Di PJTKI, tidak ada makanan khas lebaran. Menunya tetap sama seperti hari-hari biasa. Sayur kangkung, oyong, dan sayur asem Jakarta yang dirolling tiap hari, begitu terus selama 5 bulan di sana. Perbaikan gizi adalah saat ada syukuran teman yang mau terbang dengan menu "sambel tomat lele goreng lalap mentimun".

Begitu di Hong Kong, tahun-tahun pertama terasa sangat kehilangan momen lebaran. Malam takbir hanya diisi dengan kegiatan nyupir (nyuci piring) dan lamat-lamat gema takbir yang aku lantunkan pelan, lirih, seolah hanya aku saja yang boleh mendengarnya. Begitu terus hingga bertahun-tahun kemudian.

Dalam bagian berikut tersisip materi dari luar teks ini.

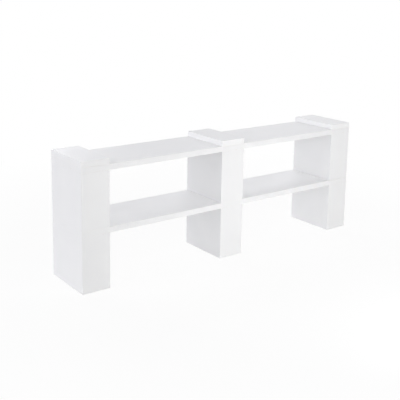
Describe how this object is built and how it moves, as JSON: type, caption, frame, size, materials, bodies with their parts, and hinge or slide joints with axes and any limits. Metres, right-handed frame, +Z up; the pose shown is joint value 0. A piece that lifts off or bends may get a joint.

Namun, di sebaliknya, aku bersyukur karena kelurga majikan membolehkanku puasa atau pun sholat. Yang mereka pahami, puasa itu tidak makan dan minum di siang hari. Mereka tidak mengenal sahur sehingga aku selalu menyisipkan "zhu tsai bao" alias salted bun di balik selimut. Jika tengah malam aku bangun, roti itulah menu sahurku ditambah sebotol air minum. Aku sahur di bawah selimut. Jangan sampai aku membuat suara / berisik. Bisa-bisa membangunkan orang serumah. Maka, ketika di tanah air umat Muslim teriak-teriak agar menghormati orang puasa, aku malah kasihan sama mereka. Di Hong Kong sini malah orang puasa yang harus menghormati yang tidak puasa.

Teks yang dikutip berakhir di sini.